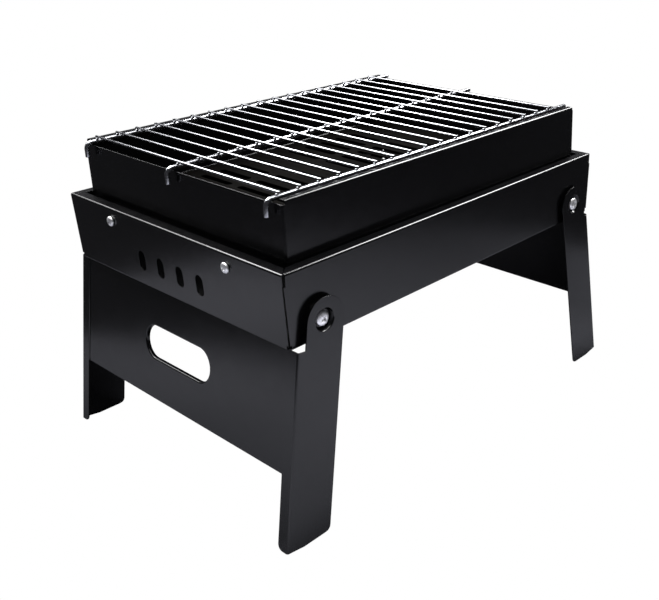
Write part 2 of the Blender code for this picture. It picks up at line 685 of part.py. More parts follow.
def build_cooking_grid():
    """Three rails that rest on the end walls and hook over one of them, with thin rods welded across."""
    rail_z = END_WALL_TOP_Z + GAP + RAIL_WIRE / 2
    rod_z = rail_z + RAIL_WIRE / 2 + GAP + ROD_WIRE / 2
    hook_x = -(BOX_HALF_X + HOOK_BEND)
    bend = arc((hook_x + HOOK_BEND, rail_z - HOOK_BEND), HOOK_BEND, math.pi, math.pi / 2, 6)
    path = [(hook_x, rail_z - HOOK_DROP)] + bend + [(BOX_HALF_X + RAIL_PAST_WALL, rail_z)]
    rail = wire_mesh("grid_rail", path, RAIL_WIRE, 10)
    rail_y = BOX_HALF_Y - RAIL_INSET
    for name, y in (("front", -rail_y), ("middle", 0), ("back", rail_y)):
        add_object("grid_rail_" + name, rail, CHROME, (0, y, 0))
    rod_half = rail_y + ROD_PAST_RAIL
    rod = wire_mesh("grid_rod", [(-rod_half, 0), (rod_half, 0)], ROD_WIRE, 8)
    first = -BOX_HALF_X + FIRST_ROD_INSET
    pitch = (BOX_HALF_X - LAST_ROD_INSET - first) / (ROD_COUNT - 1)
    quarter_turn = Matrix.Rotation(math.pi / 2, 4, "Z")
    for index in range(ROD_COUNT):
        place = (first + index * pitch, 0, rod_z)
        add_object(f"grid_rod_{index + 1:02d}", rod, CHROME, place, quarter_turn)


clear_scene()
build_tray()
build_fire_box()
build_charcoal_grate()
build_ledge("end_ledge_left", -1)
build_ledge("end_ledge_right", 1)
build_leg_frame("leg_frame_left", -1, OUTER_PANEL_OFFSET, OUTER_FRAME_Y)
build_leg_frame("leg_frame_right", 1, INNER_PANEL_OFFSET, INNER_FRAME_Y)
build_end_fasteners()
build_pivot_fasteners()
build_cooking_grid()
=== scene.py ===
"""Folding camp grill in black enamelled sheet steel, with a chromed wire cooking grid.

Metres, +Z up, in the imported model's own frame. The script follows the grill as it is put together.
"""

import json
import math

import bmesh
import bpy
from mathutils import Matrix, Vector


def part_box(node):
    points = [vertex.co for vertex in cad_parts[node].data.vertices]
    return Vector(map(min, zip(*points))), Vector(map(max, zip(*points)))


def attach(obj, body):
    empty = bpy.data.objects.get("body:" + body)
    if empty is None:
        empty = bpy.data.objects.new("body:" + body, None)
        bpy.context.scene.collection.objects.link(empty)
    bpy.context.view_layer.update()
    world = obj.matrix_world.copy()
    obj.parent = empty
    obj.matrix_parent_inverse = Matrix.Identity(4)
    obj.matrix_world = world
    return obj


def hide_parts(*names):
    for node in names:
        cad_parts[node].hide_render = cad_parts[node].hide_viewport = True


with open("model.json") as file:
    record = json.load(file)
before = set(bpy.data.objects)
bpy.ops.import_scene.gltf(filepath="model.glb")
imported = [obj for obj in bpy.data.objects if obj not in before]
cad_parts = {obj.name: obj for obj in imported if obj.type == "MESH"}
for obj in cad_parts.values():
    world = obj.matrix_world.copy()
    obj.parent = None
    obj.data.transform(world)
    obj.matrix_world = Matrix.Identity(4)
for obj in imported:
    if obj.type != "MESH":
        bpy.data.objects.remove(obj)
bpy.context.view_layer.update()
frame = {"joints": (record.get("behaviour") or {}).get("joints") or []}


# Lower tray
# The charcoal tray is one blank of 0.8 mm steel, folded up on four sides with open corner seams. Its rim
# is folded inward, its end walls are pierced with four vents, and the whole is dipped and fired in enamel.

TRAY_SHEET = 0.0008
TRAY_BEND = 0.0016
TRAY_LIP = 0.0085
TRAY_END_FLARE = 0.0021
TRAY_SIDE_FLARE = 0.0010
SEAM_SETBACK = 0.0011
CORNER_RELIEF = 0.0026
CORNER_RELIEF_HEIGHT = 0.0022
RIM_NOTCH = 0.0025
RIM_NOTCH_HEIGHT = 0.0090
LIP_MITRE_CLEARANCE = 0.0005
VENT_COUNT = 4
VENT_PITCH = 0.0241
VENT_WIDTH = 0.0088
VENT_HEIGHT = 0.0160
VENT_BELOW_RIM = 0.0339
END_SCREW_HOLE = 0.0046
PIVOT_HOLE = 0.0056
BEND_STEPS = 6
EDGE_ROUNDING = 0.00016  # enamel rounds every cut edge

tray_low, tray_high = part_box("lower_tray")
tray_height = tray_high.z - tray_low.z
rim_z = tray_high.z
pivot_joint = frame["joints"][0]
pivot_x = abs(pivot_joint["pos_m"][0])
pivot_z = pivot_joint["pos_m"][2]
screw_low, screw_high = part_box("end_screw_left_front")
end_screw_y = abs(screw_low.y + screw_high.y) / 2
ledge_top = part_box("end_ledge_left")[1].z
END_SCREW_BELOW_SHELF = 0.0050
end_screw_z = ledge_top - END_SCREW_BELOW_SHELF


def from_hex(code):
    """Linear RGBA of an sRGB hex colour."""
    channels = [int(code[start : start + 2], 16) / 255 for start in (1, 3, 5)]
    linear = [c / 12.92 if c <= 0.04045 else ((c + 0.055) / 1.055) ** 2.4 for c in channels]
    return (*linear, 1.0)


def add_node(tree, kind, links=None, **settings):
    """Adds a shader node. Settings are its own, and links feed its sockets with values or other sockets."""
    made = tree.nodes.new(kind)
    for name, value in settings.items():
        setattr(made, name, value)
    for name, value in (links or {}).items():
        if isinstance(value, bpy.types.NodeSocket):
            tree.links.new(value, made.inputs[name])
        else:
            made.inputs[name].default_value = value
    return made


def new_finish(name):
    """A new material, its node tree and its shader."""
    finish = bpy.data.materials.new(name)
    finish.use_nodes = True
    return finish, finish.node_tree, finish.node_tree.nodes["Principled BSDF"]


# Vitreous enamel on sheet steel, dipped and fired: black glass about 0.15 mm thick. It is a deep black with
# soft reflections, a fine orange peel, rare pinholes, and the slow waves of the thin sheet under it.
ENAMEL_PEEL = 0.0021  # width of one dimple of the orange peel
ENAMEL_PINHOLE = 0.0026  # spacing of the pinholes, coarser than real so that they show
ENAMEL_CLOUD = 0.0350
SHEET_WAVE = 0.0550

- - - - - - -

■ Exercise brief
Copy out the full listing exactly.

■ Written response
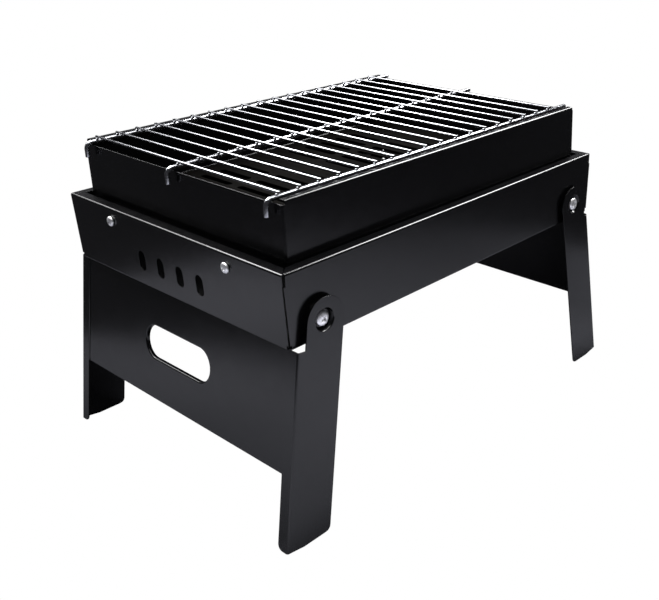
Write part 2 of the Blender code for this picture. It picks up at line 685 of part.py. More parts follow.
def build_cooking_grid():
    """Three rails that rest on the end walls and hook over one of them, with thin rods welded across."""
    rail_z = END_WALL_TOP_Z + GAP + RAIL_WIRE / 2
    rod_z = rail_z + RAIL_WIRE / 2 + GAP + ROD_WIRE / 2
    hook_x = -(BOX_HALF_X + HOOK_BEND)
    bend = arc((hook_x + HOOK_BEND, rail_z - HOOK_BEND), HOOK_BEND, math.pi, math.pi / 2, 6)
    path = [(hook_x, rail_z - HOOK_DROP)] + bend + [(BOX_HALF_X + RAIL_PAST_WALL, rail_z)]
    rail = wire_mesh("grid_rail", path, RAIL_WIRE, 10)
    rail_y = BOX_HALF_Y - RAIL_INSET
    for name, y in (("front", -rail_y), ("middle", 0), ("back", rail_y)):
        add_object("grid_rail_" + name, rail, CHROME, (0, y, 0))
    rod_half = rail_y + ROD_PAST_RAIL
    rod = wire_mesh("grid_rod", [(-rod_half, 0), (rod_half, 0)], ROD_WIRE, 8)
    first = -BOX_HALF_X + FIRST_ROD_INSET
    pitch = (BOX_HALF_X - LAST_ROD_INSET - first) / (ROD_COUNT - 1)
    quarter_turn = Matrix.Rotation(math.pi / 2, 4, "Z")
    for index in range(ROD_COUNT):
        place = (first + index * pitch, 0, rod_z)
        add_object(f"grid_rod_{index + 1:02d}", rod, CHROME, place, quarter_turn)


clear_scene()
build_tray()
build_fire_box()
build_charcoal_grate()
build_ledge("end_ledge_left", -1)
build_ledge("end_ledge_right", 1)
build_leg_frame("leg_frame_left", -1, OUTER_PANEL_OFFSET, OUTER_FRAME_Y)
build_leg_frame("leg_frame_right", 1, INNER_PANEL_OFFSET, INNER_FRAME_Y)
build_end_fasteners()
build_pivot_fasteners()
build_cooking_grid()
=== scene.py ===
"""Folding camp grill in black enamelled sheet steel, with a chromed wire cooking grid.

Metres, +Z up, in the imported model's own frame. The script follows the grill as it is put together.
"""

import json
import math

import bmesh
import bpy
from mathutils import Matrix, Vector


def part_box(node):
    points = [vertex.co for vertex in cad_parts[node].data.vertices]
    return Vector(map(min, zip(*points))), Vector(map(max, zip(*points)))


def attach(obj, body):
    empty = bpy.data.objects.get("body:" + body)
    if empty is None:
        empty = bpy.data.objects.new("body:" + body, None)
        bpy.context.scene.collection.objects.link(empty)
    bpy.context.view_layer.update()
    world = obj.matrix_world.copy()
    obj.parent = empty
    obj.matrix_parent_inverse = Matrix.Identity(4)
    obj.matrix_world = world
    return obj


def hide_parts(*names):
    for node in names:
        cad_parts[node].hide_render = cad_parts[node].hide_viewport = True


with open("model.json") as file:
    record = json.load(file)
before = set(bpy.data.objects)
bpy.ops.import_scene.gltf(filepath="model.glb")
imported = [obj for obj in bpy.data.objects if obj not in before]
cad_parts = {obj.name: obj for obj in imported if obj.type == "MESH"}
for obj in cad_parts.values():
    world = obj.matrix_world.copy()
    obj.parent = None
    obj.data.transform(world)
    obj.matrix_world = Matrix.Identity(4)
for obj in imported:
    if obj.type != "MESH":
        bpy.data.objects.remove(obj)
bpy.context.view_layer.update()
frame = {"joints": (record.get("behaviour") or {}).get("joints") or []}


# Lower tray
# The charcoal tray is one blank of 0.8 mm steel, folded up on four sides with open corner seams. Its rim
# is folded inward, its end walls are pierced with four vents, and the whole is dipped and fired in enamel.

TRAY_SHEET = 0.0008
TRAY_BEND = 0.0016
TRAY_LIP = 0.0085
TRAY_END_FLARE = 0.0021
TRAY_SIDE_FLARE = 0.0010
SEAM_SETBACK = 0.0011
CORNER_RELIEF = 0.0026
CORNER_RELIEF_HEIGHT = 0.0022
RIM_NOTCH = 0.0025
RIM_NOTCH_HEIGHT = 0.0090
LIP_MITRE_CLEARANCE = 0.0005
VENT_COUNT = 4
VENT_PITCH = 0.0241
VENT_WIDTH = 0.0088
VENT_HEIGHT = 0.0160
VENT_BELOW_RIM = 0.0339
END_SCREW_HOLE = 0.0046
PIVOT_HOLE = 0.0056
BEND_STEPS = 6
EDGE_ROUNDING = 0.00016  # enamel rounds every cut edge

tray_low, tray_high = part_box("lower_tray")
tray_height = tray_high.z - tray_low.z
rim_z = tray_high.z
pivot_joint = frame["joints"][0]
pivot_x = abs(pivot_joint["pos_m"][0])
pivot_z = pivot_joint["pos_m"][2]
screw_low, screw_high = part_box("end_screw_left_front")
end_screw_y = abs(screw_low.y + screw_high.y) / 2
ledge_top = part_box("end_ledge_left")[1].z
END_SCREW_BELOW_SHELF = 0.0050
end_screw_z = ledge_top - END_SCREW_BELOW_SHELF


def from_hex(code):
    """Linear RGBA of an sRGB hex colour."""
    channels = [int(code[start : start + 2], 16) / 255 for start in (1, 3, 5)]
    linear = [c / 12.92 if c <= 0.04045 else ((c + 0.055) / 1.055) ** 2.4 for c in channels]
    return (*linear, 1.0)


def add_node(tree, kind, links=None, **settings):
    """Adds a shader node. Settings are its own, and links feed its sockets with values or other sockets."""
    made = tree.nodes.new(kind)
    for name, value in settings.items():
        setattr(made, name, value)
    for name, value in (links or {}).items():
        if isinstance(value, bpy.types.NodeSocket):
            tree.links.new(value, made.inputs[name])
        else:
            made.inputs[name].default_value = value
    return made


def new_finish(name):
    """A new material, its node tree and its shader."""
    finish = bpy.data.materials.new(name)
    finish.use_nodes = True
    return finish, finish.node_tree, finish.node_tree.nodes["Principled BSDF"]


# Vitreous enamel on sheet steel, dipped and fired: black glass about 0.15 mm thick. It is a deep black with
# soft reflections, a fine orange peel, rare pinholes, and the slow waves of the thin sheet under it.
ENAMEL_PEEL = 0.0021  # width of one dimple of the orange peel
ENAMEL_PINHOLE = 0.0026  # spacing of the pinholes, coarser than real so that they show
ENAMEL_CLOUD = 0.0350
SHEET_WAVE = 0.0550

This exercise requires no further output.